Turning our view to this week, it's the official start for March quarter earnings as Alcoa (NYSE:AA) once again kickstarts the season after the market close this afternoon. Companies to watch on the docket for this week aside from Alcoa include CSX , Fastenal (NASDAQ:FAST), JPMorgan Chase (NYSE:JPM), Bank of America (NYSE:BAC) and Citigroup (NYSE:C) as well as Pier One Imports (NYSE:PIR) following this week's disappointing March same-store-sales reports from Gap (NYSE:GPS), Buckle (NYSE:BKE), Cato Corp. (NYSE:CATO) and others.

Also this week Facebook (NASDAQ:FB) will hold its annual developers conference better know as F8. Similar to Apple's (NASDAQ:AAPL) events and Alphabet's (NASDAQ:GOOGL) Google I/O, F8 is where Facebook takes the wraps off some of its major initiatives for the coming year. Once again, the company's Messenger app is expected to wind up at center stage as Facebook looks to monetize the platform and position it as a more of a communication tool for both individual and corporate use. For example, Facebook has cited 1-800-Flowers.com (NASDAQ:FLWS) which sells and delivers flowers and food baskets, as a potential partner for the new Messenger services, and already it's being reported users are starting to see ads for Uber and Lyft within the app. Following Yahoo!'s (NASDAQ:YHOO) announcement it will stream Major League Baseball and Twitter (NYSE:TWTR) doing the same for NFL games this year (both of which confirm our Connected Society and Content is King investing themes), we also expect to hear more about Facebook's live video plans at F8. Without spoiling too much, this push to stream live sporting events not only helps remove one of the last stumbling blocks for cord-cutters, it also bodes very well for one of the Connected Society names we have on the Tematica Contender List.

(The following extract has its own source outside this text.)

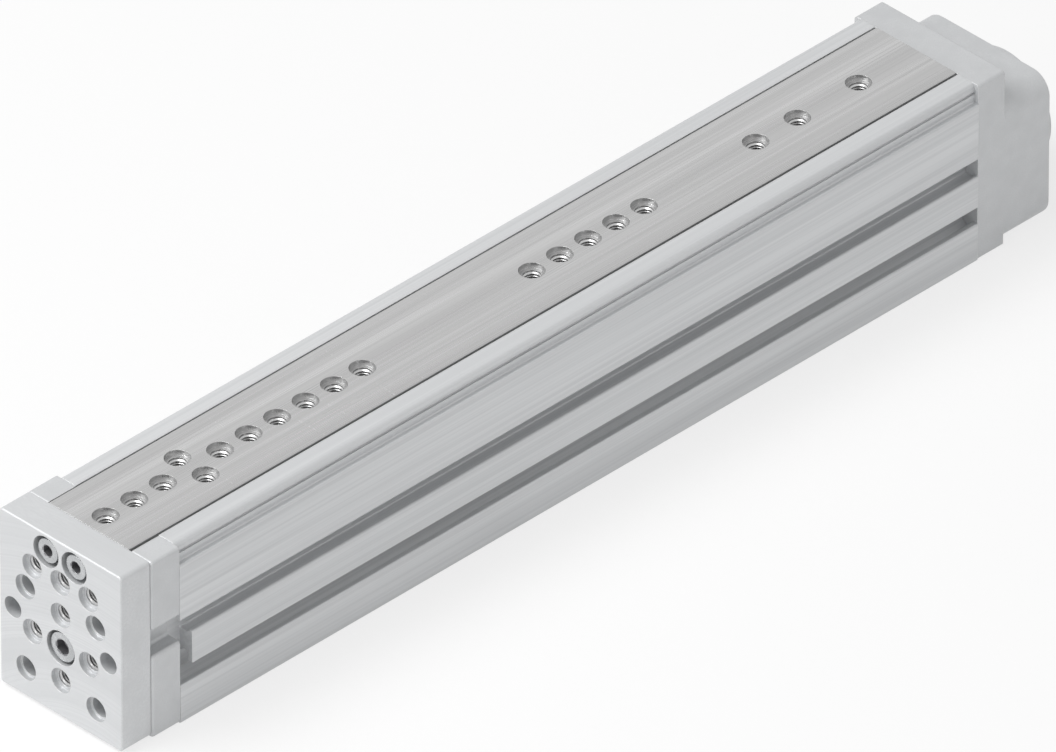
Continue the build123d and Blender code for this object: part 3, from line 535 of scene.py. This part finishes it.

We'll also getting a good amount of economic data, like the March reports for Retail Sales, Industrial Production and the twin inflation gauges that are the PPI and CPI, that should help round out the March quarter economic picture. All in all, not quite the quiet week we saw last week, but far from the frenzy that will take hold as we move deeper into March quarter earnings the week of April 18th.

Thematic Earnings on Our Radar

Here are the reports in the coming days that have caught our thematic eye:

  • Affordable Luxury /Guilty Pleasure: Reynolds American (NYSE:RAI)
  • Aging of the Population: BlackRock (NYSE:BLK)
  • Economic Acceleration/Deceleration: Alcoa , CSX , Fastenal ,
  • Rise & Fall of the Middle Class: Delta Air Lines (NYSE:DAL), Pier One

While the above list seems rather short this week, we'd point out there are two reasons for that. First, the official start to earnings heralded by Alcoa starts a week from today. Second, you might be surprised to learn there are companies that don't fit into our thematic framework, but this is the case from time to time. This week there happen to be three of them, and they are the multinational banks that are Bank of America , Citigroup and JPMorgan Chase . While we could try and contort these companies into one of our investing themes, it would make as much sense as trying to put a square peg in a round hole - no matter how hard you try, sometimes things aren't meant to fit. With thousands of stocks to choose from, we'd rather focus on those that fit our investing framework and have demonstrative thematic tailwinds at their back.

Disclosure: I/we have no positions in any stocks mentioned, and no plans to initiate any positions within the next 72 hours.

I wrote this article myself, and it expresses my own opinions. I am not receiving compensation for it. I have no business relationship with any company whose stock is mentioned in this article.